• TASK GOAL: How does the data below read from its first line through the line containing "is the front."? Print those lines exactly.

· · ·

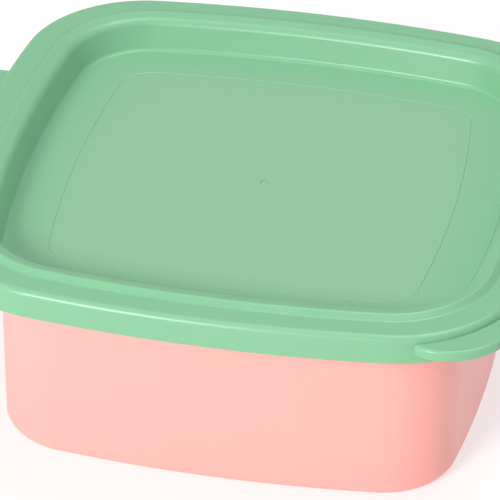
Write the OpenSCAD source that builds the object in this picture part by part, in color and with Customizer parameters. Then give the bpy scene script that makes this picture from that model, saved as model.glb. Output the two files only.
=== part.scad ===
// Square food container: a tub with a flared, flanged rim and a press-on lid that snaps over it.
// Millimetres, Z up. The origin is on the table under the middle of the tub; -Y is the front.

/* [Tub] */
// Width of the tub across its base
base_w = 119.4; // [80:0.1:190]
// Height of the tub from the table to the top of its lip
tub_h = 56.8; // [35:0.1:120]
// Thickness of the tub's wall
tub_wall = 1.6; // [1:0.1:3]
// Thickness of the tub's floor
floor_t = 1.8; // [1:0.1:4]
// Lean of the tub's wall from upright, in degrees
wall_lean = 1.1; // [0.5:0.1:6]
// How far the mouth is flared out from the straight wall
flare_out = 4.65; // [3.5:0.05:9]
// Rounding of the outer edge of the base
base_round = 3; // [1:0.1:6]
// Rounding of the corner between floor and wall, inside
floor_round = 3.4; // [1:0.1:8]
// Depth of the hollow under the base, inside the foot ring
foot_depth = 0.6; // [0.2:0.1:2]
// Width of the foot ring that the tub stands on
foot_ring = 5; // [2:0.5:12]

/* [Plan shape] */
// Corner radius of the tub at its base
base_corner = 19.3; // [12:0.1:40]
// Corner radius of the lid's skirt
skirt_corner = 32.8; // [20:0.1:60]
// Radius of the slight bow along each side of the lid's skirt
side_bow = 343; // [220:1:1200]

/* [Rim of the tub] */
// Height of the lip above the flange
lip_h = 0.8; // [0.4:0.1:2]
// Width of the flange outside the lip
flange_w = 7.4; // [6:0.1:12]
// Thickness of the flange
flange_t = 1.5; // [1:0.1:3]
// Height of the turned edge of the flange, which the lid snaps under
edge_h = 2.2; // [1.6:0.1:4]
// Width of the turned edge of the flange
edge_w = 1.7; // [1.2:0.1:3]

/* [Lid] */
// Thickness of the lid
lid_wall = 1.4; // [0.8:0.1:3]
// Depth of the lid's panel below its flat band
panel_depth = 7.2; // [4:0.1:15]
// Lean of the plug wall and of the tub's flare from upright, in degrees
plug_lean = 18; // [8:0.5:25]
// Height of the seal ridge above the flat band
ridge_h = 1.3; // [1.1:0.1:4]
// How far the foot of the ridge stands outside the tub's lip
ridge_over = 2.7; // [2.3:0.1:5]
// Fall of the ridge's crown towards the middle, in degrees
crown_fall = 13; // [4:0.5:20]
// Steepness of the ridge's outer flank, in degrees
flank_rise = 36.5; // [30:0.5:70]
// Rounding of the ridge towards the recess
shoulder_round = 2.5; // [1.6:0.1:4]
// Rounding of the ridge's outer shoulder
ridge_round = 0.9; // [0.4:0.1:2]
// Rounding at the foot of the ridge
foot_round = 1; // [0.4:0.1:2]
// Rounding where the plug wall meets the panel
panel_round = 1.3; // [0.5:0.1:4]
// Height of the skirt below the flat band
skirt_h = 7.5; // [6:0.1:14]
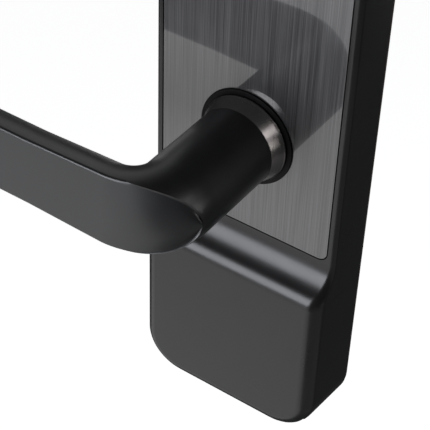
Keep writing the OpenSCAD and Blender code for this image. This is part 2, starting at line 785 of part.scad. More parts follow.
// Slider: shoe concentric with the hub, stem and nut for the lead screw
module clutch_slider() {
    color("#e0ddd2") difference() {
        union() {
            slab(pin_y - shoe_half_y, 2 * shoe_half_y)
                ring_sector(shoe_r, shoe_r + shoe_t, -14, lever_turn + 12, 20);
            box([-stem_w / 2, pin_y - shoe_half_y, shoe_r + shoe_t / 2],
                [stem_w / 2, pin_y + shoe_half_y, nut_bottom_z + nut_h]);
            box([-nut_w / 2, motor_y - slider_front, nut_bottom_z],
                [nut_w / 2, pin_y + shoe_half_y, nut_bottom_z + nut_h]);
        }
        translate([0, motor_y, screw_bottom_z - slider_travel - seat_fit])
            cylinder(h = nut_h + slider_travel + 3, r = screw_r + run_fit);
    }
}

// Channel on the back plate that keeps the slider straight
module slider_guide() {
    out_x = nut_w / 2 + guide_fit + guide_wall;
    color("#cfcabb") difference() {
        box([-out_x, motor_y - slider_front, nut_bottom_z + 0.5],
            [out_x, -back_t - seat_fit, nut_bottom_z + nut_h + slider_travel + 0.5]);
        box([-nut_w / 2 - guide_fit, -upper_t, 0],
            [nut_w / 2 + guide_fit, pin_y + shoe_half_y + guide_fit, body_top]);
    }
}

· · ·

• RESULT FOR THIS EXERCISE:
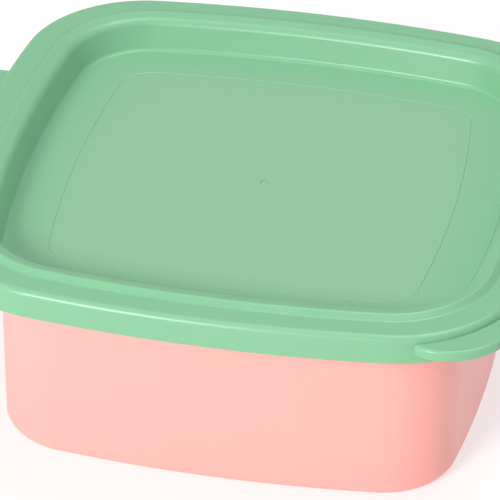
Write the OpenSCAD source that builds the object in this picture part by part, in color and with Customizer parameters. Then give the bpy scene script that makes this picture from that model, saved as model.glb. Output the two files only.
=== part.scad ===
// Square food container: a tub with a flared, flanged rim and a press-on lid that snaps over it.
// Millimetres, Z up. The origin is on the table under the middle of the tub; -Y is the front.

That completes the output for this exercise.